In 1891 the Treason Felony Act was partly repealed and it bacame legal to verbally advocate abolition. This was for largely technical reasons involving problems associated with rules of evidence. But what about written advocacy of abolition? Although articles advocating republicanism appeared in print throughout the 20th Century, in 2003 the editor of The Guardian newspaper Alan Rusbridger instigated a legal challenge to the 1848 Act with the aim of clarifying whether his paper was within the law in advocating Republicanism. The verdict can be viewed here but the Law Lords actually threw out the Guardian’s case saying that obviously The Guardian could run articles advocating abolition. Like many countries in the West the UK operates a system of Common Law (judge made) which historically predates the system of Statute Law enacted by Parliament. This means that the precedent has been set that advocating abolition in writing will not end in a jail sentence.
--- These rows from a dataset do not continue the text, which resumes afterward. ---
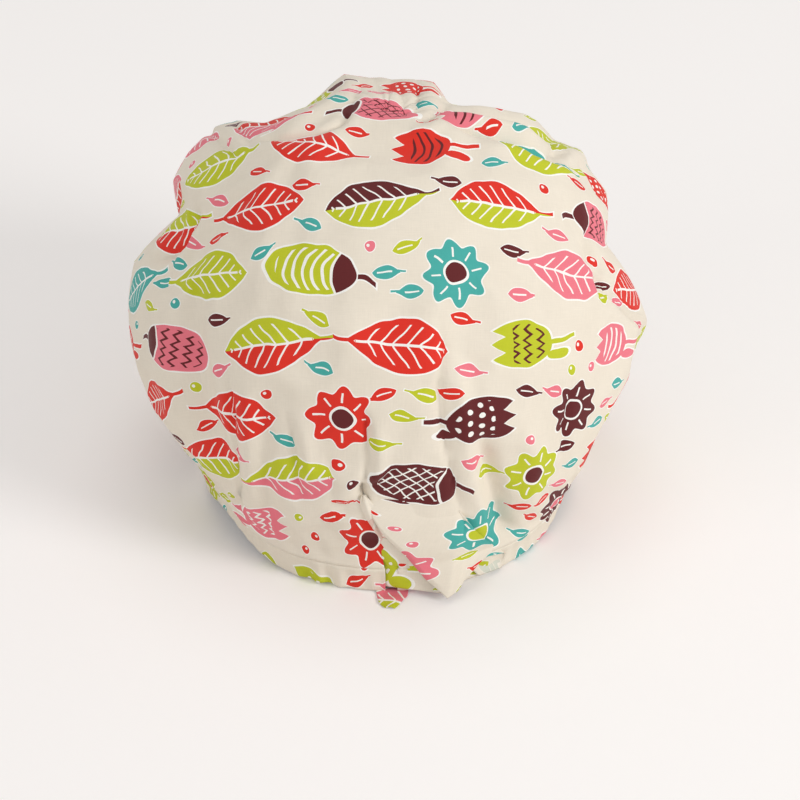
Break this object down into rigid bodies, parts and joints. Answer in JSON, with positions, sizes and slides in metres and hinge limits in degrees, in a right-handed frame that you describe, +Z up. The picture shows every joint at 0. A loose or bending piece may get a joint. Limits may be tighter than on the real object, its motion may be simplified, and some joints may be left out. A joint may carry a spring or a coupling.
{
  "type": "bouffant cap",
  "caption": "Gathered cotton bouffant cap with a stiffened forehead band, an elastic nape hem and self-fabric ties in a half knot.",
  "frame": {"origin": "under the middle of the cap's footprint, on the plane that its rim stands on", "axes": "+Z up from the rim plane, +Y towards the nape and its knot, +X towards the wearer's left"},
  "size_m": [0.244, 0.256, 0.1896],
  "materials": {
    "printed_cotton": null,
    "plain_cotton": "plain-weave white cotton lining",
    "interfacing": "non-woven stiffener, matte",
    "terry": "looped cotton terry",
    "elastic": "braided flat elastic"
  },
  "bodies": {
    "cap": {"crown_bag": "printed_cotton", "front_band_outer": "printed_cotton", "front_band_interfacing": "interfacing", "front_band_lining": "plain_cotton", "sweatband": "terry", "left_hem": "printed_cotton", "right_hem": "printed_cotton", "left_elastic": "elastic", "right_elastic": "elastic", "left_tie": "printed_cotton", "right_tie": "printed_cotton", "tie_knot": "printed_cotton", "right_tie_fold": "printed_cotton"},
    "wide_tie_end": {"left_tie_tail": "printed_cotton"},
    "short_tie_end": {"right_tie_tail": "printed_cotton"}
  },
  "joints": [
    {"name": "wide_end_lift", "type": "hinge", "parent": "cap", "child": "wide_tie_end", "pos_m": [0.00692, 0.12642, 0.057], "axis": [0.9749, 0.1544, 0.1607], "range_deg": [0, 110]},
    {"name": "short_end_lift", "type": "hinge", "parent": "cap", "child": "short_tie_end", "pos_m": [-0.00145, 0.11856, 0.0013], "axis": [0.9877, 0.1564, 0], "range_deg": [0, 90]}
  ]
}
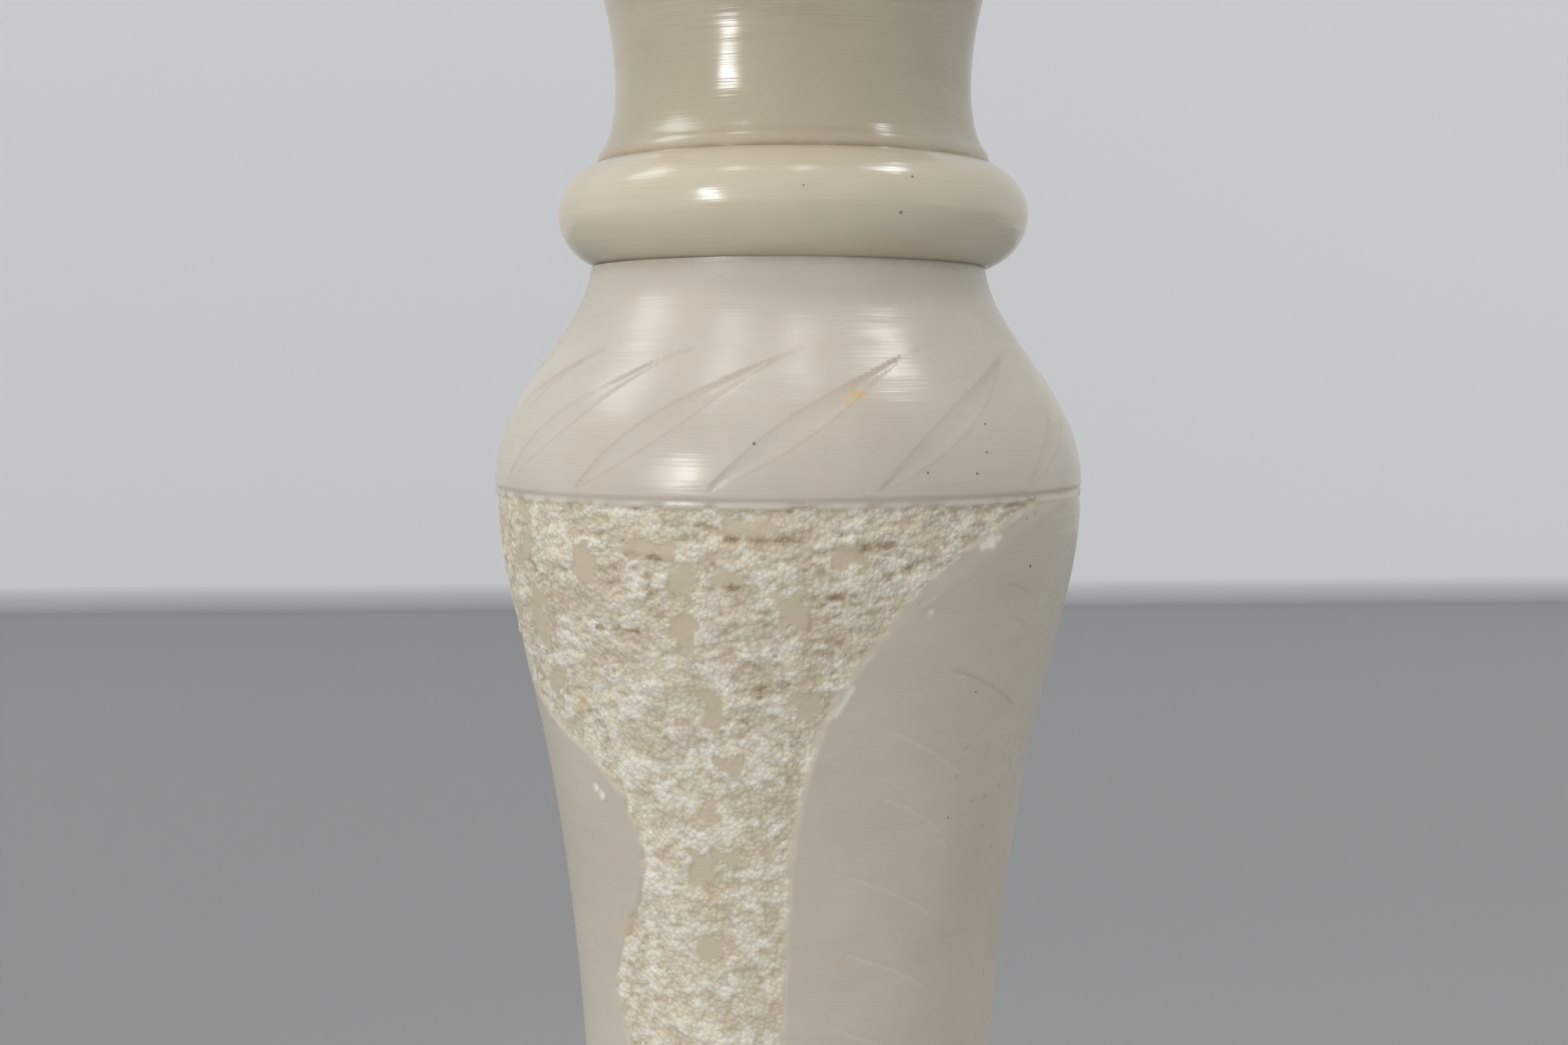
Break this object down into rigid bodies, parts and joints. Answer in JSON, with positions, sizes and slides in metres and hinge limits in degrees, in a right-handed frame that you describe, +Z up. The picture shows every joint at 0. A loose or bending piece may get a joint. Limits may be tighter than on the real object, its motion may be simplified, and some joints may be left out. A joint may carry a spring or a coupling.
{
  "type": "alabaster pedestal",
  "caption": "Turned and carved alabaster pedestal with round foot and top, ringed neck, bulging shoulder with slanted gouges, and large smooth leaves on rough pointed ground.",
  "frame": {"origin": "middle of the underside, where the base slab stands on the floor", "axes": "+Z up along the turning axis; -Y is the front, with a carved leaf to the right of the middle and rough ground left of it"},
  "size_m": [0.276, 0.276, 1],
  "materials": {
    "shaft_alabaster": "satin turned faces, matt white crystalline ground",
    "neck_alabaster": "polished, browner and more translucent",
    "slab_alabaster": "polished"
  },
  "bodies": {
    "root": {"base_slab": "slab_alabaster", "foot": "neck_alabaster", "shaft": "shaft_alabaster", "neck": "neck_alabaster", "top_slab": "slab_alabaster"}
  },
  "joints": []
}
By the way, If you are in any doubt about Common Law, try finding Acts of Parliament dealing with the purchase and ownership of Property, which is almost wholly dependent on precedence.
The 2003 Law Lords made clear that their judgement was based in large part on the 1998 Human Rights Act (HRA). This is of interest to us as republicans since the Government has been threatening to replace the HRA with a British Bill of Rights (which is proving to be a millstone around their neck!). This means there is a possibility of the 2003 judgement being rendered null and void. Repeal of the HRA would of course still leave recourse to the European Convention of Human Rights, provided that the Government does not take the monumentally stupid decision to withdraw from the treaty. Finally, it must be noted that there have been no prosecutions under the Treason Felony Act since 1883, over a century before the passing of he HRA.
Nevertheless, for republicans the 2003 judgement still means that the HRA is important as a front line of defence and its repeal must be viewed with suspicion. As Tom Paine observed since the constitution determines how the political and legal system is organized any discussion of constitutional change should not be outlawed on principle!